RazMan - 5/4/06 at 09:19 PM

quote:
Originally posted by MkIndy7
Yup, your feeding it with two +'ve feeds, its never goint to light up.

You need 1 or both +ve's to 1 side of the light and earth or -ve to the other


Pretty sure that is wrong - the bulb has +ve both sides and remains off when there is no potential difference between the two +ve feeds. If the alternator stops for any reason then the bulb will light.

Are you certain that both feeds are switched ignition feeds? Also the alternator connection should be on the 'lamp' terminal

*edit* damn Flak beat me to it


[Edited on 5-4-06 by RazMan]


Dusty - 5/4/06 at 10:38 PM

Sound like it is wired OK. Not a blown bulb by any chance?


MkIndy7 - 6/4/06 at 12:27 AM

Raz, Surely an Earth/-Ve needs to be provided from somewhere, just the removal or switching off of a +ve is not enough to light a bulb?

Unless when it switches off it becomes a -ve somehow, in which case the suggestion that it is coming from the wrong terminal sounds the most likey.


RazMan - 6/4/06 at 07:01 AM

quote:
Originally posted by MkIndy7
Raz, Surely an Earth/-Ve needs to be provided from somewhere, just the removal or switching off of a +ve is not enough to light a bulb?

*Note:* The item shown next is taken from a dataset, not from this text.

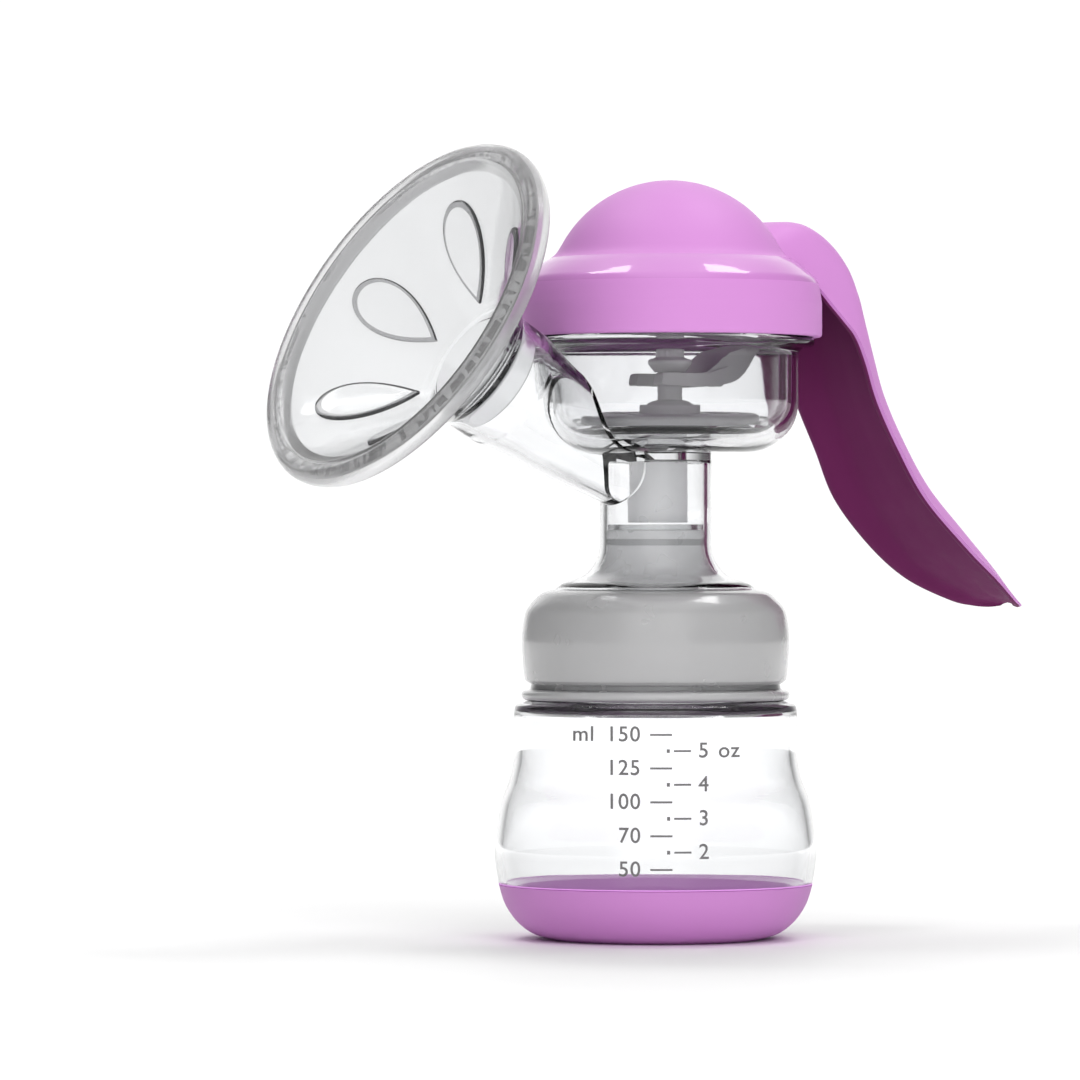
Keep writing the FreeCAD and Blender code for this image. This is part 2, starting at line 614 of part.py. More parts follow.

Unless when it switches off it becomes a -ve somehow, in which case the suggestion that it is coming from the wrong terminal sounds the most likey.

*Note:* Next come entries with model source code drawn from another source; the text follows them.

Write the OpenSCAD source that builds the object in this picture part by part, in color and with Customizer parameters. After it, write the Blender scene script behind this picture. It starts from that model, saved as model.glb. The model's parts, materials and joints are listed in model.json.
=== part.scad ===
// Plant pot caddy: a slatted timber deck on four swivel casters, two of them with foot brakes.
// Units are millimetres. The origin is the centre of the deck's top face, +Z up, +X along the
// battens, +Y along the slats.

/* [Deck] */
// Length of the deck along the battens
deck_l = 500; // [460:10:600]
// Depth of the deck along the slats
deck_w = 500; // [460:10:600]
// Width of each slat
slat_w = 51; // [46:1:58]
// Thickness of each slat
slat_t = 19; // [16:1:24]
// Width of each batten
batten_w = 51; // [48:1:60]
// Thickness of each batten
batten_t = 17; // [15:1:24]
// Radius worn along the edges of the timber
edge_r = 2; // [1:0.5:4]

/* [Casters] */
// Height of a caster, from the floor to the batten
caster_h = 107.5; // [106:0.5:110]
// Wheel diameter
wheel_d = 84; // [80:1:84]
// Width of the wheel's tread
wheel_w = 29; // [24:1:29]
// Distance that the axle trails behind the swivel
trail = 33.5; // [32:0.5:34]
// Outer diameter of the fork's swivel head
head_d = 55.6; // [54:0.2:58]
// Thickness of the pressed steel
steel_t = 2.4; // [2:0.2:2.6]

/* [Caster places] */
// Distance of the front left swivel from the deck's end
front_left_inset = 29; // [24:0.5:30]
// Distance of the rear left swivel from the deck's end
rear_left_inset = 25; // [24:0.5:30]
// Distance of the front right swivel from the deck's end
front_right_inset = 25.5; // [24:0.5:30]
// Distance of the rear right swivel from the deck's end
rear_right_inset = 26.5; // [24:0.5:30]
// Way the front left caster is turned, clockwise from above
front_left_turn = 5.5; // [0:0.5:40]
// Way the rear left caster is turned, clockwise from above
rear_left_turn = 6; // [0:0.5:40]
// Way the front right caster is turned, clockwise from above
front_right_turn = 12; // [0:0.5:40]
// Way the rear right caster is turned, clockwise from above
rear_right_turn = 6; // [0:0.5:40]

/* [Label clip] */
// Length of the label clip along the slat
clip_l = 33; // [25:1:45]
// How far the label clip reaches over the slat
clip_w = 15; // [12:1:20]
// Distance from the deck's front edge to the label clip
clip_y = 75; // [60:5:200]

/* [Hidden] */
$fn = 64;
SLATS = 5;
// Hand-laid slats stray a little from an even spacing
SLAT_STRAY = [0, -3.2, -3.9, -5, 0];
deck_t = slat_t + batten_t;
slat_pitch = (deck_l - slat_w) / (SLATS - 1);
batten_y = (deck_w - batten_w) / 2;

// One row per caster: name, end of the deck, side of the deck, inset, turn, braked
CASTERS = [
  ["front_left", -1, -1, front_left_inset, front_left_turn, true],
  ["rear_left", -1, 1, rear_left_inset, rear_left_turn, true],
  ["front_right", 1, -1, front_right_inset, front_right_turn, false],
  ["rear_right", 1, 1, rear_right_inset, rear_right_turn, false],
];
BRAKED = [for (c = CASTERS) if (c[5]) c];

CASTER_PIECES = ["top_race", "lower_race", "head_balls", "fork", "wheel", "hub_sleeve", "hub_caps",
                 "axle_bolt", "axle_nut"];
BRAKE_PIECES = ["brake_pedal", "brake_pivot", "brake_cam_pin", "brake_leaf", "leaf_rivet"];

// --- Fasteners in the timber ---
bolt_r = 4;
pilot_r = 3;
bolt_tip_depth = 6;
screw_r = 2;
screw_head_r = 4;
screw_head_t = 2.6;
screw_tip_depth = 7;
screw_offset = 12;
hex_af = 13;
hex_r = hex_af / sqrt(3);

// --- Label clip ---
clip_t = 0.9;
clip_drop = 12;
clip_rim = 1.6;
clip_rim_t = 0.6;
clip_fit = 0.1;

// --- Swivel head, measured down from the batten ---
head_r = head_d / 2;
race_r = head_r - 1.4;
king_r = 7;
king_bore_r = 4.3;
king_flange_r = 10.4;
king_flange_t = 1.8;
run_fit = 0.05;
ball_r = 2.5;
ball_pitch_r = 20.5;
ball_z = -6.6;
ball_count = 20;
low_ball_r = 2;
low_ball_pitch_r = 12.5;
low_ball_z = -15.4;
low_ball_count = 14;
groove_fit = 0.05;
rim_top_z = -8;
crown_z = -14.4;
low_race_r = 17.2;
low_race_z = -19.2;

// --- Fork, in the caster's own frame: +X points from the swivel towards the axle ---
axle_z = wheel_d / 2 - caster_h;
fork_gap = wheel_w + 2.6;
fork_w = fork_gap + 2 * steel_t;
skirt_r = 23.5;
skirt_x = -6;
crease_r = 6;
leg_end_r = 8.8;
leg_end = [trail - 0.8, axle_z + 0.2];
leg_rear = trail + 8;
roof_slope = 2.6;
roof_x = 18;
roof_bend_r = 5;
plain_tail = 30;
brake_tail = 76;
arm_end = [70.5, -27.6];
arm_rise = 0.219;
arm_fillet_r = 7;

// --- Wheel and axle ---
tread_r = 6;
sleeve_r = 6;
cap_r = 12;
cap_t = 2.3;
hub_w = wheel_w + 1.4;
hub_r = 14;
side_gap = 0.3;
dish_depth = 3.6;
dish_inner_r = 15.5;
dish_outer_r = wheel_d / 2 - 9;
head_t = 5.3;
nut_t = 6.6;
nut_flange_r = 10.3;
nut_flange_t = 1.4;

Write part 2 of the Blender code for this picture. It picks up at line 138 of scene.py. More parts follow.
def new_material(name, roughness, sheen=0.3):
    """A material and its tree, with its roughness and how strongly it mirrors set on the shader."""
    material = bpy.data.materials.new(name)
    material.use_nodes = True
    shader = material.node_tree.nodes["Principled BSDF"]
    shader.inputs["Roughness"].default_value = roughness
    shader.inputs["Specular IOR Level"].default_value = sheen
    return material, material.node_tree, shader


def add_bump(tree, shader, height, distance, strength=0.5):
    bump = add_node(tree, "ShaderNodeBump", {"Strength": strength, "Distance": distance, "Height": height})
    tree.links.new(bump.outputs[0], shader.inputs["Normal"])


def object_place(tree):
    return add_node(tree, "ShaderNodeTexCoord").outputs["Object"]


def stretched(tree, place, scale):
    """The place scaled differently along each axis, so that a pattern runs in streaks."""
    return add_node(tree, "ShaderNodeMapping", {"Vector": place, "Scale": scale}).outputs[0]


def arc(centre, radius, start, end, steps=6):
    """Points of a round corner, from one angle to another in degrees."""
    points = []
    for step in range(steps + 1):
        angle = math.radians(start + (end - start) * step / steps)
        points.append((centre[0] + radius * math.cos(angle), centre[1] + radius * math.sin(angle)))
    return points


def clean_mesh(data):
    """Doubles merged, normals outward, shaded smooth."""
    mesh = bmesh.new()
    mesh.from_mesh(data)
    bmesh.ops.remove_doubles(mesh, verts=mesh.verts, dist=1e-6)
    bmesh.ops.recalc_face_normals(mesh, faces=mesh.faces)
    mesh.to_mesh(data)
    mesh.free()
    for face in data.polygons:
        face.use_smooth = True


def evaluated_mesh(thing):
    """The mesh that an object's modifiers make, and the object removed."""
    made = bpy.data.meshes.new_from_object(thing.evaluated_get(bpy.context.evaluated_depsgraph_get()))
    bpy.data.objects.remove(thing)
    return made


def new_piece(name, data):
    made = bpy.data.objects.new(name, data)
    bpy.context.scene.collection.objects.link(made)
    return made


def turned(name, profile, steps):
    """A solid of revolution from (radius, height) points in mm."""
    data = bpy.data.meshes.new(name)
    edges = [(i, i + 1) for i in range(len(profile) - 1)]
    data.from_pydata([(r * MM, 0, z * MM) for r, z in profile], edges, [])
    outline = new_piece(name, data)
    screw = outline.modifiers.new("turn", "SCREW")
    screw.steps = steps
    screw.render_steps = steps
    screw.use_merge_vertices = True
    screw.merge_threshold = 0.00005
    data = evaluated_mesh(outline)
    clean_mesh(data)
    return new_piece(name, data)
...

That's it precisely - the alternator lamp connection reverts to an earth when there is no charging current, therefore current is then allowed to flow through the warning lamp.


Simon F27 - 6/4/06 at 05:50 PM

I have put the borwn and yellow trace wire on the buld side but still no joy. The brown and yellow on the alternator side is part of a multi plug so no way og connecting it wrong. Confused still


theconrodkid - 6/4/06 at 05:54 PM

earth the small(ind) wire or poke a circuit tester up it,the dash light should glow.
if not its a bulb/wire prob


Marcus - 6/4/06 at 06:20 PM

Isn't the charge light wire usually blue?
It is on my Lucas equipped crossflow.

Marcus


MkIndy7 - 6/4/06 at 09:25 PM

You could continuity test the Bulb to prove that works, or even wire it direct to the battery to prove it Illuminates.

It is a bulb isin't it, and not an LED that could have the polarity wrong?


Simon F27 - 7/4/06 at 05:50 AM

I have checked the buld works by earthing it and it lights up fine. It appears not to be getting the earth that it requires from the charging connection.


theconrodkid - 7/4/06 at 06:42 AM

there is no earth in alternator then,has it been standing around,sometimes a good spin to un-lock the brushes will work,is the body earthed,failing that its an alternator prob


MkIndy7 - 11/4/06 at 10:17 PM

Do we have an answer yet?

Its always nice to know there outcome when somebody finally sorts it.


02GF74 - 12/4/06 at 08:22 AM

quote:
Originally posted by Simon F27
I have put the borwn and yellow trace wire on the buld side but still no joy. The brown and yellow on the alternator side is part of a multi plug so no way og connecting it wrong.


wire colours may not mean much as they can be different between makes. Also you do not say which alternator it is.

There are two main type, ones with a multi plug - mainly Lucas. These have three spades on the alternator; two big ones, 6,8 mm, usually connected together for the alternator output. Once smaller, 4.7 mm, is the field coil supply and goes to the lamp.

When alternator is not running, this small spade is at ground so current flows through your bulb and it lights up. When alternator runs, the voltage on the spade is same as output voltage, i.e. 13.5 V, hence there is not voltage drop across the lamp so it does not light up.

The other type uses scew type terminals; these a lablelled with letters - you need to search that info. youself.